Does anyone have more details about that?
 
That isn't a tweaked version of the costume. One, it has pants, no bracelets, and her neck is bare. No shades of classic Dave Cockrum design except the headdress. Two, it's Greg Land, tracing a still from a porn film.

True with Greg Land, not usually a fan of him, but I do like that particular picture of Ororo.

Here's a better picture of the costume:

2677832_flown.jpg


True it is a bit different than the 70s version, but I'd still call it a tweaked/updated/streamlined version of the same basic costume.

As you can see here it has bracelets, it has the same color scheme, her arms are bare and it has the red gem (later explained as being given to her by that Savage Land lady) at her neckline.
All that's really changed is that the poncho was turned into a cape (still attached to her sleeves) and the swimsuit was replaced with pants.
 
^The original design by Dave Cockrum had a cape, that draped between the back of the shoulders and the bracelets. The 'swimsuit' was a sleeveless leotard that came up the neck as a choker-type design. It never had the red gem. And I prefer the tall boots to the footie pajamas seen here.
 
^The original design by Dave Cockrum had a cape, that draped between the back of the shoulders and the bracelets. The 'swimsuit' was a sleeveless leotard that came up the neck as a choker-type design. It never had the red gem. And I prefer the tall boots to the footie pajamas seen here.

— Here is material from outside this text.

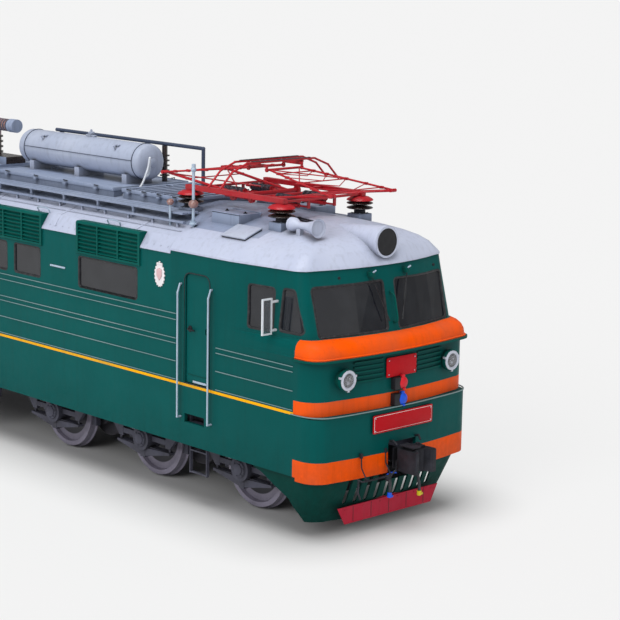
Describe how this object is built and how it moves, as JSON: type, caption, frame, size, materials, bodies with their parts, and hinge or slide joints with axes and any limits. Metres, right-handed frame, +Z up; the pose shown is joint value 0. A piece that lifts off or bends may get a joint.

Cape: I know, that's why I called it a poncho earlier. In the costume I showed the cape is still attached to the bracelets, it just doesn't drape over her shoulders anymore.

I prefer the pants to the tigh-high boots which are actually the one element of her original design I'm not a fan off.

The gem: yes she had it.

storm12.jpg


Anyway I'm happy with any variation of her original black and yellow costume.